PROMPT ->
Quote precisely the run of lines opening with the line containing "base_plate();" and closing with the line containing "for body, members", and nothing else.

----

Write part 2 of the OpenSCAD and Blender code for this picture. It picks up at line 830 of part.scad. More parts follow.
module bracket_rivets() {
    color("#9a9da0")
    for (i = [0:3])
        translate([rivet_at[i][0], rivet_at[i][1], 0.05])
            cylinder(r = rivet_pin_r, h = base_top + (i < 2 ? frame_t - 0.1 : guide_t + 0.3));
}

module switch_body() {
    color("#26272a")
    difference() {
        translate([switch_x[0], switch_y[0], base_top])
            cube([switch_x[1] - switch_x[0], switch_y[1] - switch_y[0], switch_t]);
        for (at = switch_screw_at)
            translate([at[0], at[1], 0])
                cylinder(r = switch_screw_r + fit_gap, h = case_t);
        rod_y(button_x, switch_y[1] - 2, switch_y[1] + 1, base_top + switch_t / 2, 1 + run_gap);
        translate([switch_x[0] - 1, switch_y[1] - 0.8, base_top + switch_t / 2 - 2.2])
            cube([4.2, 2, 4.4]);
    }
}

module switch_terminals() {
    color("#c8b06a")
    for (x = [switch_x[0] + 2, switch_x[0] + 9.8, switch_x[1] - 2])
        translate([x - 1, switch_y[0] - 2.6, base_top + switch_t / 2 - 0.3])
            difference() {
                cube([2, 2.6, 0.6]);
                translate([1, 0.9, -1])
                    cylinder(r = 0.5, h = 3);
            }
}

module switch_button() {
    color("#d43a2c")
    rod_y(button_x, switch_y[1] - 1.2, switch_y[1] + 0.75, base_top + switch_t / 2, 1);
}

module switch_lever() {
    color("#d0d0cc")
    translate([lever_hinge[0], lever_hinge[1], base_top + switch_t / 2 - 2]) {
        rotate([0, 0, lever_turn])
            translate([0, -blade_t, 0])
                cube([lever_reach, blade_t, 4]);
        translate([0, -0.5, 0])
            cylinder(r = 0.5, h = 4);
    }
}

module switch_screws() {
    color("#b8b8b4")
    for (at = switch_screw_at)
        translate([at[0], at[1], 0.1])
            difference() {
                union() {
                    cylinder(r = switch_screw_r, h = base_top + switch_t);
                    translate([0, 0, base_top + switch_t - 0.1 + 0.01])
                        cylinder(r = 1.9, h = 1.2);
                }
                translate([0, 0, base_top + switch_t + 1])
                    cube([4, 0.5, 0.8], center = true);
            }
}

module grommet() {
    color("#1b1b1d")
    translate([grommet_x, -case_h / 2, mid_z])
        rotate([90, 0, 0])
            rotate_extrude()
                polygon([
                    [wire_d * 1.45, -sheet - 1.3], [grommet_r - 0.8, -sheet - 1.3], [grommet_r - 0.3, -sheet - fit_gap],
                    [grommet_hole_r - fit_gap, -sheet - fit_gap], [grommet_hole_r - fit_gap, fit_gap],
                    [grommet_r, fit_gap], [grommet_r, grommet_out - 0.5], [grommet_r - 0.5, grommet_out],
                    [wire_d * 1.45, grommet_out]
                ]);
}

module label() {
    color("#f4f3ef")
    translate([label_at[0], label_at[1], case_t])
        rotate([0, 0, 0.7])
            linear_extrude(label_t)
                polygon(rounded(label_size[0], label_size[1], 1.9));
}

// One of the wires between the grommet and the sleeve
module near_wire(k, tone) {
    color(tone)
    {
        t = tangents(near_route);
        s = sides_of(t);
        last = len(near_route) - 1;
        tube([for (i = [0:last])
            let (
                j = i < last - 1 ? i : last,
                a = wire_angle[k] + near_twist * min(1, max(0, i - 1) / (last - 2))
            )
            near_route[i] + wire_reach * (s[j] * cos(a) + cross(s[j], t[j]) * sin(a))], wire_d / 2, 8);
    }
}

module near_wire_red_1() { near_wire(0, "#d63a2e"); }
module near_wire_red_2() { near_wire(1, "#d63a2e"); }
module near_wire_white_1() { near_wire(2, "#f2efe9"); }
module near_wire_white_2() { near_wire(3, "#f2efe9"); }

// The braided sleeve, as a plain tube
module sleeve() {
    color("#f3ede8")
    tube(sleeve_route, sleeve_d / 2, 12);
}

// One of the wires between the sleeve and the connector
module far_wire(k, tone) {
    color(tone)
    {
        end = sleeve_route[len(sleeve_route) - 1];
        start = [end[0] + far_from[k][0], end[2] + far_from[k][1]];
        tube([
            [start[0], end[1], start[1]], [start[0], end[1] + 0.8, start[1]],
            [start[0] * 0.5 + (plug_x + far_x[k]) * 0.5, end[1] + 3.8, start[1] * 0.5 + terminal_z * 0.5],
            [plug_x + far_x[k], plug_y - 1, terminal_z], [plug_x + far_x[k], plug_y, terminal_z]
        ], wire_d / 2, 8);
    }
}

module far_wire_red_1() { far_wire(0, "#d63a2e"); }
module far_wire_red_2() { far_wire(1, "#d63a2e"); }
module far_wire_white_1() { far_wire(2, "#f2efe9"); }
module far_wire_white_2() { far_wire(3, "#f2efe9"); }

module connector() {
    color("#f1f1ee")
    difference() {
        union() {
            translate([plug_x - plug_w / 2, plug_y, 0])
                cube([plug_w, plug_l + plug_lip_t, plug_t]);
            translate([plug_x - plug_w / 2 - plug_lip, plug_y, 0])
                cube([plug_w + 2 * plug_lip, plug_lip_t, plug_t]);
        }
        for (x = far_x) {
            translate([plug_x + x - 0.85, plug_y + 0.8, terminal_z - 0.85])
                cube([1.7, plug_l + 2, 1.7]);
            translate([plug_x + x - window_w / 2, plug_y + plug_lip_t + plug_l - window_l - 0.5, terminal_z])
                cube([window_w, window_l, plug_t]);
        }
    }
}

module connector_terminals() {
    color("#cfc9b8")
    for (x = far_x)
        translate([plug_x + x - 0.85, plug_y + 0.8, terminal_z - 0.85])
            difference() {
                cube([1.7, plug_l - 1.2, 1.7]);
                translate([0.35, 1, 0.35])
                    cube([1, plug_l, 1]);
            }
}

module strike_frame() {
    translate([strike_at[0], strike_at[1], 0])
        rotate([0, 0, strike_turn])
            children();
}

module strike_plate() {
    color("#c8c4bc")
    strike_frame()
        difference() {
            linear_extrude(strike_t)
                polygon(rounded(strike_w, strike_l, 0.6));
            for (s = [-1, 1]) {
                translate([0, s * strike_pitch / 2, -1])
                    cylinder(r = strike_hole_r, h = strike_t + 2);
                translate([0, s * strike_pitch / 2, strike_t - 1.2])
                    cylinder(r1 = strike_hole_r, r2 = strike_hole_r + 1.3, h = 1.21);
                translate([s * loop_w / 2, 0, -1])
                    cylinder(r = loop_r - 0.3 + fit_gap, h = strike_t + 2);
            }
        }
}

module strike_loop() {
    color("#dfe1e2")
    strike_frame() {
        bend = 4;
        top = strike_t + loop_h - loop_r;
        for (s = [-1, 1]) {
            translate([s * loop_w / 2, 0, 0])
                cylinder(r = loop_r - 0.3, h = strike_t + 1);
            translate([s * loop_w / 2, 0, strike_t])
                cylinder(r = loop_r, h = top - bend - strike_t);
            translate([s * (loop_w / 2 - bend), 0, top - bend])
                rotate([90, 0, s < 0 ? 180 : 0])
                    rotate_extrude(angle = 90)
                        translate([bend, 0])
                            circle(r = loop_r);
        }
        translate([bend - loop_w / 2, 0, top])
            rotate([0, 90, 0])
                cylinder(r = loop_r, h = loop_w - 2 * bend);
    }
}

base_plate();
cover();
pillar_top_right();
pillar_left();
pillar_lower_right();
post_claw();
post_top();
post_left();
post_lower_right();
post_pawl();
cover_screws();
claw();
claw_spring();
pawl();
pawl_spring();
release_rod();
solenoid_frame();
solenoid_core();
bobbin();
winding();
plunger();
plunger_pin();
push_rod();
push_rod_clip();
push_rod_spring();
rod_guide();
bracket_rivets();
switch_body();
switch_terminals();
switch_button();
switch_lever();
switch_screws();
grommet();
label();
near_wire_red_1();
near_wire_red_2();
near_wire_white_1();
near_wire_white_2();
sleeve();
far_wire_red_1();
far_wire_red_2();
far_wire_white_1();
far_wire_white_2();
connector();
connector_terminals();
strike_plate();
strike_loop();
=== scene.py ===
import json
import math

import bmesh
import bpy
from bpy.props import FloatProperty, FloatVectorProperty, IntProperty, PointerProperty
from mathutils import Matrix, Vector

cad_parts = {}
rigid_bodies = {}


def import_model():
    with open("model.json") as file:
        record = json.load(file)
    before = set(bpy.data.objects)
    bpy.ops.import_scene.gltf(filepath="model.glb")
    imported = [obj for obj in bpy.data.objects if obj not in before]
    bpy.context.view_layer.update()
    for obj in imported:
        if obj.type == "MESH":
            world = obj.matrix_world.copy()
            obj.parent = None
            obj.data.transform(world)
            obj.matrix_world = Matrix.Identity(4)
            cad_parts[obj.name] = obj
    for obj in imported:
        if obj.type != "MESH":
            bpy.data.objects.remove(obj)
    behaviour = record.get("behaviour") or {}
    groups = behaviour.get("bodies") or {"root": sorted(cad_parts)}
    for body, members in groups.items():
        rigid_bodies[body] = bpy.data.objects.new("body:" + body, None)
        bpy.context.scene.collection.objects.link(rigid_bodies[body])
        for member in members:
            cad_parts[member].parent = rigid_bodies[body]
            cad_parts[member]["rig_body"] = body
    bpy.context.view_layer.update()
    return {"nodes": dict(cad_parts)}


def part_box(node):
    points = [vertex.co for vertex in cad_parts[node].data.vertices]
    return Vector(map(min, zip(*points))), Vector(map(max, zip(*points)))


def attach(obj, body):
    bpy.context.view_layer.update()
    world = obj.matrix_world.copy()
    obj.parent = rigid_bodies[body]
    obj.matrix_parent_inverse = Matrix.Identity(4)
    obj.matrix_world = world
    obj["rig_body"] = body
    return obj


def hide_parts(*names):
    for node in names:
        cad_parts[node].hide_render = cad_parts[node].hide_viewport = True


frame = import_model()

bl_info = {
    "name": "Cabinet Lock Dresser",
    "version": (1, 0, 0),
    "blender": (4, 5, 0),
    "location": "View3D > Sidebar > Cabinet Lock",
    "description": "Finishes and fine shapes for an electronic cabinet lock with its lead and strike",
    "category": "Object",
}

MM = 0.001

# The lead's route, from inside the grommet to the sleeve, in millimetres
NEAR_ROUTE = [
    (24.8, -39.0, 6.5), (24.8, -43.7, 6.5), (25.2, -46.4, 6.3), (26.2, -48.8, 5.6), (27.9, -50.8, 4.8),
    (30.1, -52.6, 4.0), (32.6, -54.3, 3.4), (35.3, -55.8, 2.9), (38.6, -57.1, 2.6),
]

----

SOLUTION FOR THIS PROBLEM ->
base_plate();
cover();
pillar_top_right();
pillar_left();
pillar_lower_right();
post_claw();
post_top();
post_left();
post_lower_right();
post_pawl();
cover_screws();
claw();
claw_spring();
pawl();
pawl_spring();
release_rod();
solenoid_frame();
solenoid_core();
bobbin();
winding();
plunger();
plunger_pin();
push_rod();
push_rod_clip();
push_rod_spring();
rod_guide();
bracket_rivets();
switch_body();
switch_terminals();
switch_button();
switch_lever();
switch_screws();
grommet();
label();
near_wire_red_1();
near_wire_red_2();
near_wire_white_1();
near_wire_white_2();
sleeve();
far_wire_red_1();
far_wire_red_2();
far_wire_white_1();
far_wire_white_2();
connector();
connector_terminals();
strike_plate();
strike_loop();
=== scene.py ===
import json
import math

import bmesh
import bpy
from bpy.props import FloatProperty, FloatVectorProperty, IntProperty, PointerProperty
from mathutils import Matrix, Vector

cad_parts = {}
rigid_bodies = {}


def import_model():
    with open("model.json") as file:
        record = json.load(file)
    before = set(bpy.data.objects)
    bpy.ops.import_scene.gltf(filepath="model.glb")
    imported = [obj for obj in bpy.data.objects if obj not in before]
    bpy.context.view_layer.update()
    for obj in imported:
        if obj.type == "MESH":
            world = obj.matrix_world.copy()
            obj.parent = None
            obj.data.transform(world)
            obj.matrix_world = Matrix.Identity(4)
            cad_parts[obj.name] = obj
    for obj in imported:
        if obj.type != "MESH":
            bpy.data.objects.remove(obj)
    behaviour = record.get("behaviour") or {}
    groups = behaviour.get("bodies") or {"root": sorted(cad_parts)}
    for body, members in groups.items():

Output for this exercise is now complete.